An Electromagnetic Primer

Iron is not the only but it is the most familiar element exhibiting the characteristic of ferromagnetism, the principle of magnetic attraction. The technical process of how electrons "line up" in various "domains" of the ferromagnetic substance is fascinating but beyond our scope. Suffice it to say that attraction happens. Ferromagnets tend to stay magnetized to some extent after the external magnetic field is removed. But, the ferromagnetic material will not "relax" back to its original or zero magnetization simply by having the charge taken away. It must be driven back to zero by an alternating or reverse electric field.

This "deficiency" or "lack" in returning to zero without an alternating force is called hysteresis. The amount by which it "remains" above the "zero" level after the magnetic charge is removed is called the remanence, and the process by which it returns to "zero" is called coercivity. Once an alternating force is applied, and the magnetic charge disappears, one can map out a hysteresis loop which traces both the "rise" and "fall" of the ferromagnetic object's magnetic charge. I considered giving a picture of the loop here, but if imagine a loop real hard you won't be too far off. There are formulas for calculating the precise curve that such an object will follow when charge is removed and an alternating charge is imposed, but I know you believe me, and I know you hope I don't introduce those forumulas (mathematicians say "formulae" with a sniff) here.

Construing Hysteresis

This account of hysteresis and its loop emphasizes the "deficiency" of the object.
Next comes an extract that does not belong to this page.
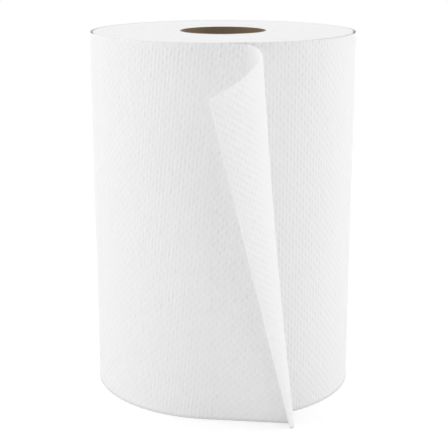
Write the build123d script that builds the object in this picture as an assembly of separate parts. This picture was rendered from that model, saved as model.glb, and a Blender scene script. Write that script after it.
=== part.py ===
"""A roll of white embossed paper towel, standing on its end on a brown board core.

The roll's axis is Z and its origin is the middle of its bottom end. The front is -Y.
Seen from above the sheet winds outwards anticlockwise. It leaves the roll at the front,
runs on to the right and curls back over itself as a loose tail. All sizes are in mm.
"""
import os
from dataclasses import dataclass
from math import cos, radians, sin

from build123d import *

# The roll: the sheet's width is the height at which the roll stands
sheet_width = 200.0
roll_diameter = 145.6
sheet_thickness = 0.4  # the sheet with the bulk that its embossing gives it

# The board core, a thin tube of two plies
core_outer_diameter = 47.4
core_wall = 0.7
core_fit = 0.05  # between the board and the first turn

# Angles in plan are measured from the front towards the right
# The step where the outermost turn passes over the one before it
seam_angle = 4.5

# The loose outermost turn stands away from the roll on the right and on the left
right_gap = 1.3
right_gap_direction = 62.0
right_gap_half_angle = 48.0
left_gap = 1.2
left_gap_direction = -88.0
left_gap_half_angle = 24.0

# Turns that lie a little deeper than their neighbours, a band that winds outwards in both ends
low_band_turns = 4
low_band_width = 2.6
low_band_depth = 0.3
low_band_margin = 5.0  # from the core, and from the loose turn

# The tail: its top edge lies in a plane that falls away towards the tip
tail_edge_fall = 0.5  # mm down for each mm forwards
tail_leaving_angle = -4.8
tail_kick = 2.0  # how far the sheet turns off the tangent as it leaves
tail_curl_turn = 107.8
tail_curl_arcs = 3  # equal arcs that follow one another, so each face of the curl stays simple
tail_root_depth = 1.6
tail_root_sink = 0.1


@dataclass
class TailSection:
    """The tail along its bottom or top edge: straight off the roll, a tight curl, then a bend to its end."""

    run: float
    curl_radius: float
    bend_radius: float
    bend_turn: float


tail_bottom = TailSection(run=40.6, curl_radius=4.0, bend_radius=3.7, bend_turn=41.7)
tail_top = TailSection(run=15.6, curl_radius=11.2, bend_radius=97.0, bend_turn=24.4)

roll_radius = roll_diameter / 2
core_radius = core_outer_diameter / 2
loose_inner_radius = roll_radius - sheet_thickness
first_turn_radius = core_radius + core_fit


def polar(radius, angle):
    """A point in plan, with its angle from the front towards the right."""
    return Vector(radius * sin(radians(angle)), -radius * cos(radians(angle)))


def half_turn(start, end):
    """The half circle from one point to another, anticlockwise seen from above."""
    middle = (start + end) / 2
    side = (end - start).rotate(Axis.Z, -90) / 2
    return ThreePointArc(start, middle + side, end)


# The outermost turn in plan is two half circles that meet behind, with a step of one sheet in front
step_foot = polar(roll_radius - sheet_thickness, seam_angle)
turn_back = polar(roll_radius - sheet_thickness / 2, seam_angle + 180)
step_head = polar(roll_radius, seam_angle)


def spiral_outline():
    """One turn round the roll, one sheet further out where it ends than where it began."""
    right_half = half_turn(step_foot, turn_back)
    left_half = half_turn(turn_back, step_head)
    return make_face([right_half, left_half, Line(step_head, step_foot)])


def gap_under_half(start, end, width, direction, half_angle):
    """The crescent between a half of the loose turn and the roll, widest in its direction."""
    centre = (start + end) / 2
    outer_radius = (end - start).length / 2 - sheet_thickness
    shift = width / (1 - cos(radians(half_angle)))
    body_centre = centre - polar(shift, direction)
    return Pos(centre) * Circle(outer_radius) - Pos(body_centre) * Circle(outer_radius + shift - width)


def low_band():
    """The band of deeper turns in plan, which winds outwards as half circles that grow."""
    inner = first_turn_radius + low_band_margin
    outer = loose_inner_radius - max(right_gap, left_gap) - low_band_margin
    halves = 2 * low_band_turns
    growth = (outer - low_band_width - inner) / halves
    inside, outside = [], []
    for half in range(halves):
        start = inner + half * growth
        side = 180 * half
        for offset, edges in ((0, inside), (low_band_width, outside)):
            first = polar(start + offset, side)
            last = polar(start + growth + offset, side + 180)
            edges.append(half_turn(first, last))
    start_cap = Line(inside[0] @ 0, outside[0] @ 0)
    end_cap = Line(outside[-1] @ 1, inside[-1] @ 1)
    return make_face([*outside, end_cap, *inside, start_cap])


def tail_side(section, offset):
    """One face of the tail along an edge: its run, curl and bend, moved by an offset towards the front."""
    heading = tail_leaving_angle - tail_kick
    start = polar(loose_inner_radius - tail_root_sink, tail_leaving_angle) + polar(offset, heading)
    end = start + polar(section.run, heading + 90)
    edges = [Line(start, end)]
    arcs = [(section.curl_radius, tail_curl_turn / tail_curl_arcs)] * tail_curl_arcs
    arcs.append((section.bend_radius, section.bend_turn))
    for radius, turn in arcs:
        centre = end + polar(radius - offset, heading)
        middle = centre - polar(radius - offset, heading - turn / 2)
        start, end = end, centre - polar(radius - offset, heading - turn)
        edges.append(ThreePointArc(start, middle, end))
        heading -= turn
    return edges


def tail_profile(section):
    """The tail's section along its bottom or top edge, rooted in the roll where it leaves it."""
    roll_face = tail_side(section, 0)
    front_face = tail_side(section, sheet_thickness)
    root = polar(loose_inner_radius - tail_root_depth, tail_leaving_angle)
    edge = Line(roll_face[-1] @ 1, front_face[-1] @ 1)
    into_roll = Line(front_face[0] @ 0, root)
    out_of_roll = Line(root, roll_face[0] @ 0)
    return make_face([*roll_face, edge, *front_face, into_roll, out_of_roll])


def make_tail():
    """The curled tail: straight lines join its bottom section to a top one that slopes off the roll's front."""
    slope = Plane(origin=(0, -roll_radius, sheet_width), x_dir=(1, 0, 0), z_dir=(0, -tail_edge_fall, 1))
    top_section = slope * Pos(0, roll_radius) * tail_profile(tail_top)
    curled = loft([tail_profile(tail_bottom).face(), top_section.face()], ruled=True)
    return split(curled, bisect_by=Plane.XY.offset(sheet_width), keep=Keep.BOTTOM)


def make_wound_towel():
    """The whole sheet: the wound turns, the loose outermost turn and the tail."""
    plan = spiral_outline() - Circle(first_turn_radius)
    plan -= gap_under_half(step_foot, turn_back, right_gap, right_gap_direction, right_gap_half_angle)
    plan -= gap_under_half(turn_back, step_head, left_gap, left_gap_direction, left_gap_half_angle)
    towel = extrude(plan, sheet_width) + make_tail()
    band = extrude(low_band(), low_band_depth)
    return towel - band - Pos(0, 0, sheet_width - low_band_depth) * band


def make_core_tube():
    """The board tube that the sheet is wound on, cut flush with the sheet's edges."""
    ring = Circle(core_radius) - Circle(core_radius - core_wall)
    return extrude(ring, sheet_width)


nodes = {
    "wound_towel": make_wound_towel(),
    "core_tube": make_core_tube(),
}

os.makedirs("parts", exist_ok=True)
for name, solid in nodes.items():
    export_step(solid, f"parts/{name}.step")
    print(name, len(solid.solids()), "solid", round(solid.volume), "mm3", "valid" if solid.is_valid else "not valid")
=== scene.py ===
# A roll of white embossed hand towel on a thin brown core.
# It stands on its end, and its tail has curled open in front.
import bpy
import numpy as np
from functools import partial
from math import atan, pi, radians
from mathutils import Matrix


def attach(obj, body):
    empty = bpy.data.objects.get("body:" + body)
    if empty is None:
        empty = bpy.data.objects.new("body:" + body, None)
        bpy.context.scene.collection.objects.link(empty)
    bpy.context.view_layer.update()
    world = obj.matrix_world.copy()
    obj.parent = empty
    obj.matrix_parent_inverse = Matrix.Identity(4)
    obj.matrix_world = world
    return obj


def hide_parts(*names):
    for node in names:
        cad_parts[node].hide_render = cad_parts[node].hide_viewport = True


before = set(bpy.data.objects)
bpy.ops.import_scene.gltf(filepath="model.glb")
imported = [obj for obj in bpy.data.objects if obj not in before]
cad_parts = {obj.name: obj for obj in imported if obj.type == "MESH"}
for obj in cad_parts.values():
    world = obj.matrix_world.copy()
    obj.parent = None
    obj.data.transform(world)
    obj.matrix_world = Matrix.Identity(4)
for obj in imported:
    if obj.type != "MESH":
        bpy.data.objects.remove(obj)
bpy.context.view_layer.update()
print("frame loaded:", sorted(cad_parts))

# Sizes are in metres. Angles round the roll are in degrees, 0 at the front (-Y) and 90 on the right (+X)
roll = {
    "radius": 0.07324,  # over the loose turn, which the photo shows standing a little proud
    "width": 0.2,  # the sheet's width, which is the roll's standing height
    "thickness": 0.0004,  # the sheet with the bulk of its embossing
    "boreRadius": 0.02375,
    "leavingAngle": -4.8,  # the tail leaves the roll here
    "footHeight": 0.0019,  # the sheet's bottom edge takes painted shade up to here, and the loose turn's edge spreads up to here
}

# Staggered rows of small upright marks with round corners, pressed in from the sheet's outer face
emboss = {
    "Mark Pitch": 0.0042,  # along the sheet
    "Row Pitch": 0.00226,
    "Mark Width": 0.0017,
    "Mark Height": 0.0034,
    "Flat Share": 0.4,  # a mark's floor is level out to this share of its reach
    "Unevenness": 0.35,  # the share of its depth that a mark can lose where the sheet was pressed lightly
    "Patches": 300.0,  # how closely the lightly pressed patches lie, for each metre
    "Full Below": 0.35,  # the pressing is full where the patches' noise is under this
    "Light Above": 0.65,  # and lightest where it is over this
    "Slant": 0.105,  # how far the columns lean as they climb, where the loose turn has slipped
}

crispAngle = 50  # an edge that bends more than this is a cut edge of the sheet
mergeReach = 1e-6  # points nearer than this become one
plainWhite = (1, 1, 1, 1)
nodeLayout = {"across": 12, "gap": (180, -220)}  # how a tree's nodes lie in the editor


def linearColour(hexCode):  # sRGB hex to the linear values that a socket holds
    shares = [int(hexCode[place:place + 2], 16) / 255 for place in (1, 3, 5)]
    linear = [s / 12.92 if s <= 0.04045 else ((s + 0.055) / 1.055) ** 2.4 for s in shares]
    return (*linear, 1.0)


def feed(tree, socket, value):  # links a node or a socket into this socket, or else sets its value
    if isinstance(value, bpy.types.Node):
        value = value.outputs[0]
    if isinstance(value, bpy.types.NodeSocket):
        tree.links.new(value, socket)
    else:
        socket.default_value = value


def addNode(tree, kind, values=(), **settings):  # the values go to its inputs, in order or by name
    node = tree.nodes.new(kind)
    down, across = divmod(len(tree.nodes), nodeLayout["across"])
    node.location = (across * nodeLayout["gap"][0], down * nodeLayout["gap"][1])
    for name, setting in settings.items():
        setattr(node, name, setting)
    for key, value in values.items() if isinstance(values, dict) else enumerate(values):
        feed(tree, node.inputs[key], value)
    return node


def newTree(name, sizes, result="NodeSocketGeometry"):  # a tree with a named input for each size
    tree = bpy.data.node_groups.new(name, "GeometryNodeTree")
    tree.interface.new_socket("Result", in_out="OUTPUT", socket_type=result)
    kinds = {"Columns": "NodeSocketInt", "Rows": "NodeSocketInt", "Rings": "NodeSocketInt",
             "Sheet": "NodeSocketGeometry", "Material": "NodeSocketMaterial"}
    for size in sizes:
        tree.interface.new_socket(size, in_out="INPUT", socket_type=kinds.get(size, "NodeSocketFloat"))
    return tree, addNode(tree, "NodeGroupInput").outputs


def growPiece(name, tree, sizes, mesh=None):  # runs the tree and keeps what it makes as a plain mesh
    piece = bpy.data.objects.new(name, mesh or bpy.data.meshes.new(name))
    bpy.context.scene.collection.objects.link(piece)
    modifier = piece.modifiers.new(tree.name, "NODES")
    modifier.node_group = tree
    for socket in tree.interface.items_tree:
        if socket.in_out == "INPUT" and socket.name in sizes:
            modifier[socket.identifier] = sizes[socket.name]
    grown = bpy.data.meshes.new_from_object(piece.evaluated_get(bpy.context.evaluated_depsgraph_get()))
    piece.modifiers.remove(modifier)
    piece.data = grown
    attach(piece, "root")
    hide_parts("wound_towel")
    print(name, "has", len(grown.polygons), "faces")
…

It is defective in that there is a "lag time" between the change of the agent and the change in the magnetized object. One almost begins to hear a slight allegation of moral deficiency in the object for "lagging" behind. In addition, if we combine this with the more modern definition of hysteresis as the retardation of recovery of orignal shape after an elastic deformation, we again have the concept of lag or slowness or deficiency. It just seems that the hysteretical (to coin a new word) object just can't adjust very quickly to new phenomena.

It is like the popular characterization of older people--just cannot quickly adjust to new realities. Or, one could use the word pejoratively to refer to a woman who gave birth and is slow to shed the pregnancy pounds: "She is just a hysteretical female (no, this is not President Bush trying to pronounce hysterical) who has not yet recovered from the 'elastic deformation' of pregnancy." Guffaw. Guffaw. Chortle.

But precisely at this moment comes the opportunity to construe hysteresis more positively, even virtuously, and some of the definitions online and in other dictionaries give us an indication of how to do this. In this construal hysteresis is characteristic of a system "whose states depend on their immediate history" or, in language of the OED, "any dependence of the value of a property on the past history of the system to which it pertains." That is, an entity demonstrating hysteresis is one that remembers its immediate past, one that is faithful to its magnetic history.

Reflecting on Hysteresis

Just as I often characterize the learning process of older adults as not "slower" but "deeper" (i.e., it takes them more time to get through a page of text because they have the life experience to critically analyze and weigh every sentence, while young and eager readers breezily pass over thoughts of deepest consequence with not a glimmer of recognition or interest), so why not construe hysteresis as a kind of fidelity to lived life and an unwillingness or slowness to change not because of some kind of "lack" or "deficiency," but perhaps for good analytical reasons.

Of course, the original signification of the term, as well as contemporary usage, is tied to its scientific/electromagnetic "field." But why so limit the word? I propose we see it as a term of fidelity to one's past, and then "fill in" the term with a variety of reasons why one might so act. I would dare say that if you did this you would never look at iron filings the same again.